Sunrise, Inverness Copse is a watercolour by English artist Paul Nash, from 1918. It was produced during the final year of World War I and depicts a scene from the Western Front near Ypres in Belgium. It was developed from an eye-witness sketch which Nash drew whilst at the scene in 1917. The drawing is in the Imperial War Museum, in London.

==Artist==
Born in Kensington, London, England, in 1889, Paul Nash served in the Artists Rifles following the outbreak of World War I. He was subsequently commissioned as an officer in the Royal Hampshire Regiment. He was sent to Flanders in February 1917, but was invalided back to London in May 1917, a few days before his unit was nearly obliterated at the Battle of Messines. Nash became an official war artist and returned to the Ypres Salient, where he was shocked by the devastation caused by war. In six weeks on the Western Front, he completed what he called "fifty drawings of muddy places on the Front", one of which was Sunrise, Inverness Copse.

==Painting==
Sunrise, Inverness Copse depicts the Western Front during World War I, at Inverness Copse close to Ypres in Belgium. It is set in 1917, following the bloody Battle of Passchendaele. Nash drew it as a sketch at the location of the battle in 1917 and then developed it into a full watercolour in 1918, following his return to England.

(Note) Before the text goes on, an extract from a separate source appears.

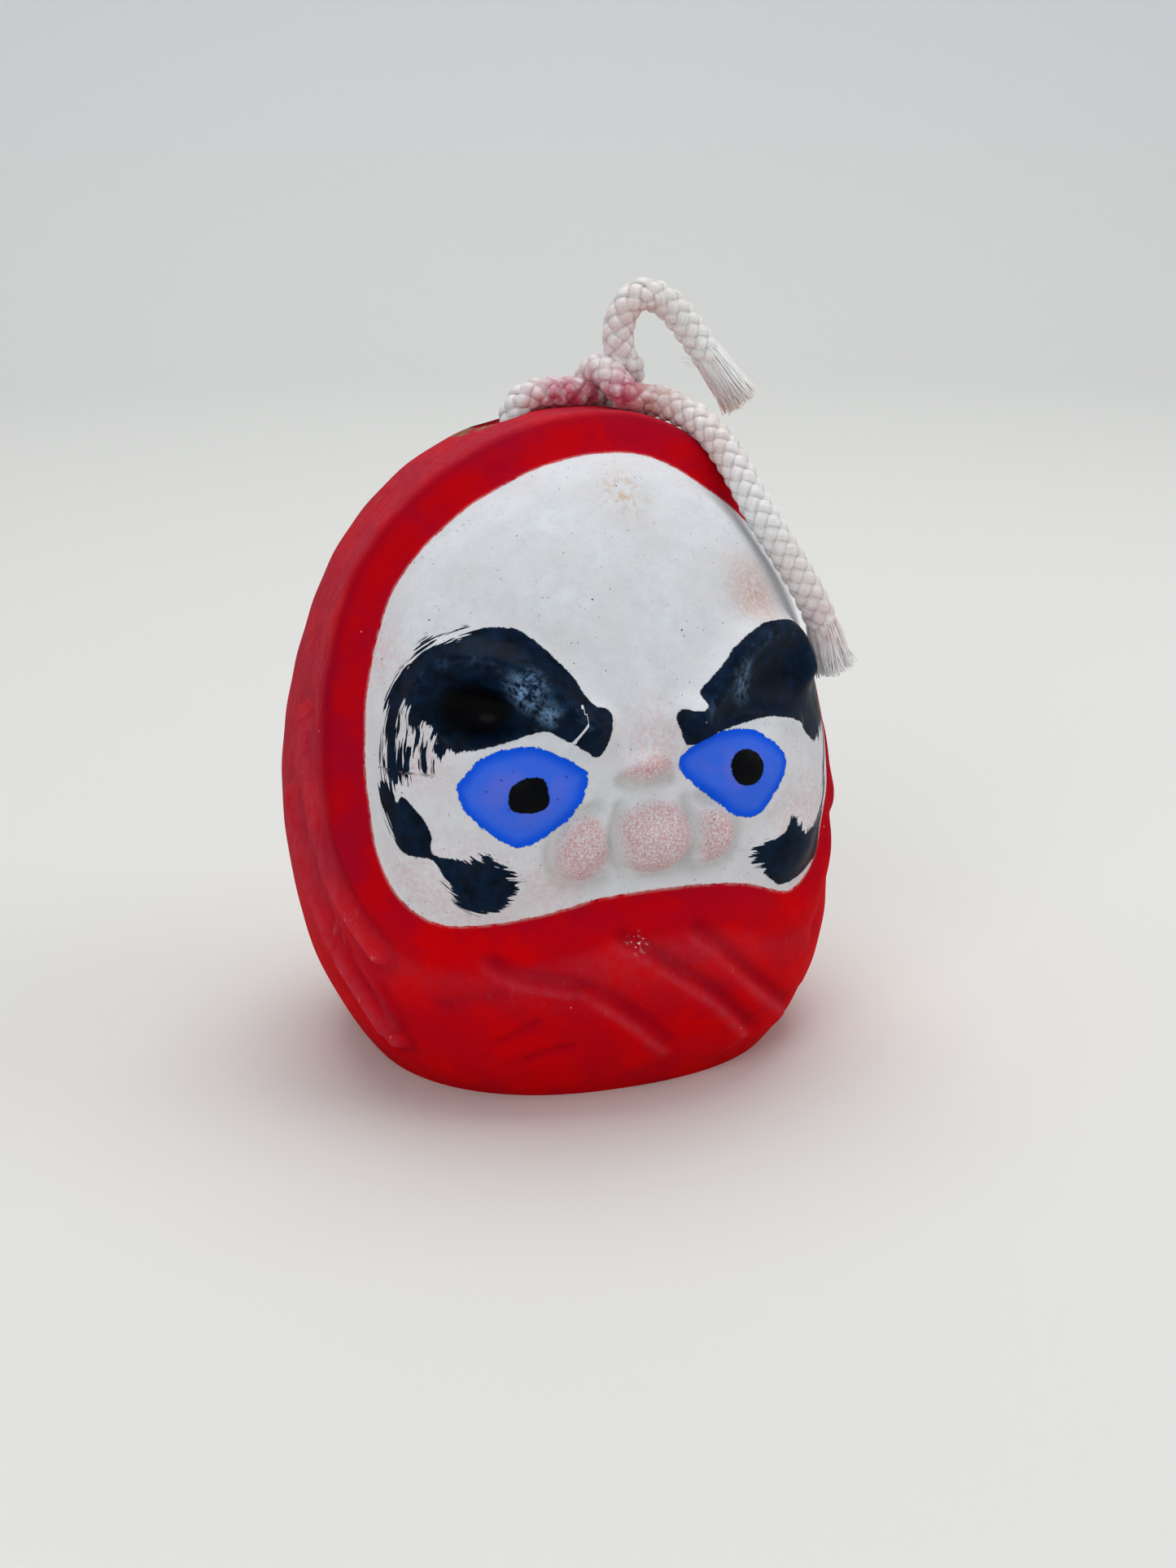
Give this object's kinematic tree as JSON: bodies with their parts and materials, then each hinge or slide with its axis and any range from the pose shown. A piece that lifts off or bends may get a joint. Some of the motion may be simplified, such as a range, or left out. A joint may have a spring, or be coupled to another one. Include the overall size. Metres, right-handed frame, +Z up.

The drawing shows a muddy field of broken trees, lacking colour, with a lake and clouds in the background. The scene is illuminated by a faint sun whose rays lack penetration. Art historians are divided as to whether the picture represents hope of a better future or is fundamentally pessimistic in nature. Richard Cork wrote that "there is still a hope, in this otherwise dejected study, that light and heat will one day nurture the graveyard of nature's forms". But other sources opine that despite the title and the image of the rising sun, Nash does not intend us to view this positively. Nash wrote in a letter around this time that "sunset and sunrise are blasphemous, they are mockeries to man".

==Legacy==
Later in 1918 Nash painted another picture of the same scene, titled We Are Making a New World, which was based on Sunrise, Inverness Copse. The later painting is now widely regarded as Nash's most famous work. Art critic Ben Lewis has described it as "one of Britain’s best paintings of the 20th century: our very own Guernica".